Todo lo peor y mejor del ser humano se manifestó en aquella tragedia: odio,
venganza y robo de propiedades, pero también generosa ayuda y protección de los
amigos al margen de la rivalidad.
Los
topónimos son ficticios, con la pretensión, creo, de no herir
susceptibilidades. Algunos son latinos, quizás el nombre romano de pueblos de
la zona. Los expresivos títulos de los capítulos están reforzados con fechas,
dando por tanto impresión de diario y encuadrando la progresión lineal de los
hechos históricos que todos conocemos. En cuanto a las historias de ficción lo
importante son las emociones de los personajes y el fiel reflejo del ambiente
social de la época: la rigidez de las clases estamentales condicionando la casi
imposible promoción social.
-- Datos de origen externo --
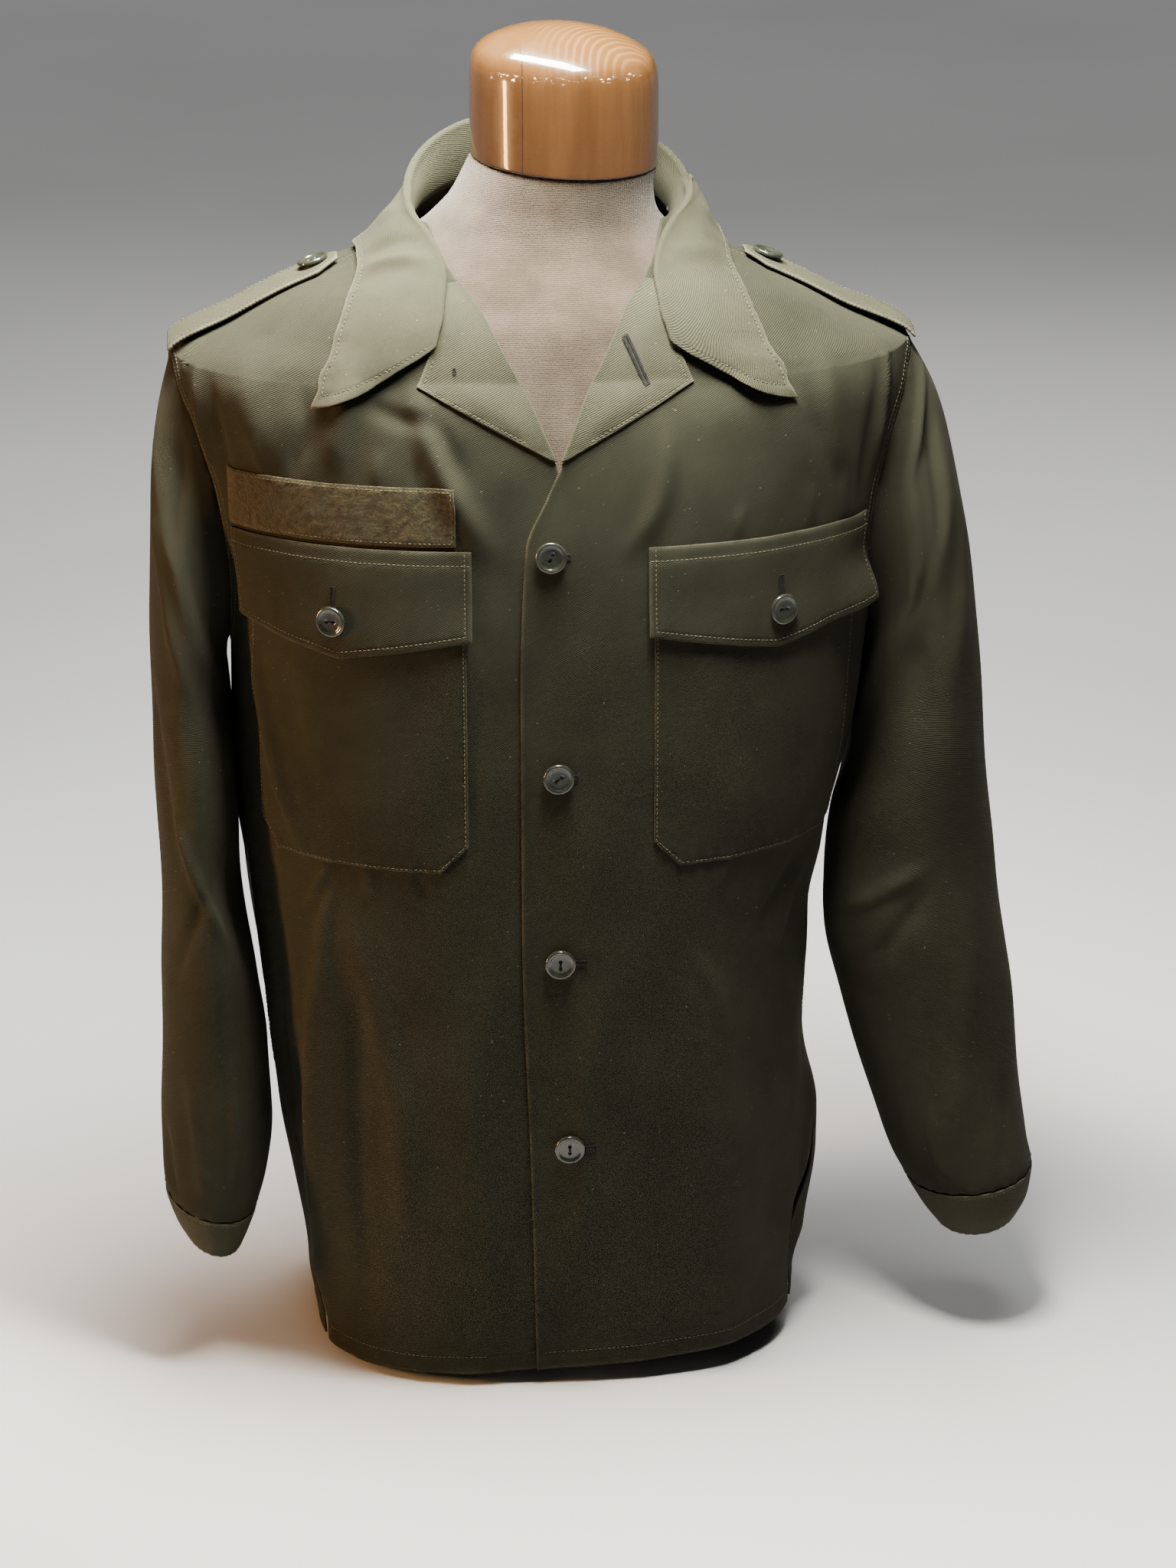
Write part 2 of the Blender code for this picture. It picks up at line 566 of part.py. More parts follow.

El papel muy secundario de la mujer, explotada
laboralmente en las clases bajas y exclusivamente abocada al matrimonio como
salida en las capas medias y altas. Como puntos débiles de la trama, en mi
opinión, el excesivo buenismo paternalista de los personajes. También lo
previsible de algunos esquemas argumentales como un triángulo amoroso que
sabemos por dónde se romperá, o la pareja de Lucas y Esperanza,
entre Montescos y Capuletos, como Romeo y Julieta desprovistos de romanticismo
y teñidos de pragmático cariño.
Pero
al margen de los valores literarios de este libro, me parece que el trasfondo
del mismo es la reivindicación de la memoria histórica y la necesidad de un
final digno para las víctimas de los vencidos. En este sentido la historia de Gabriel,
fusilado en los primeros días de la rebelión, cuyo cadáver es identificado y
recuperado gracias a unos gemelos de oro, me parece una alusión directa a esa
justa pretensión.
Quizás
por todo lo dicho, esta novela ha sido premiada casi después de ser editada. Y
por eso me parece que su aceptación entre el público será desigual, porque la
mera alusión a la memoria histórica aún despierta sentimientos encontrados. Los
herederos de aquellas dos Españas recelan de ese carácter preventivo de la
memoria y unos acusan a sus oponentes de revanchismo, mientras los otros apelan
a la mala conciencia de los vencedores. Para superar esa eterna dicotomía que
parece ser el castigo de los españoles, el escritor hace al final una
pertinente cita del último discurso de Azaña pidiendo la reconciliación, aquel
de 18 de julio de 1938, que termina así: “…el mensaje de la patria eterna que
dice a todos sus hijos: paz, piedad, perdón.” Ahora, cuando la sociedad
española vive en paz y parece haber perdonado, no estaría mal reivindicar la
piedad, no entendida al modo cristiano sino al antiguo latino. La pietas como
virtud que nos impone el deber de ser justos
con todos los que fueron españoles sin distinción de bandos.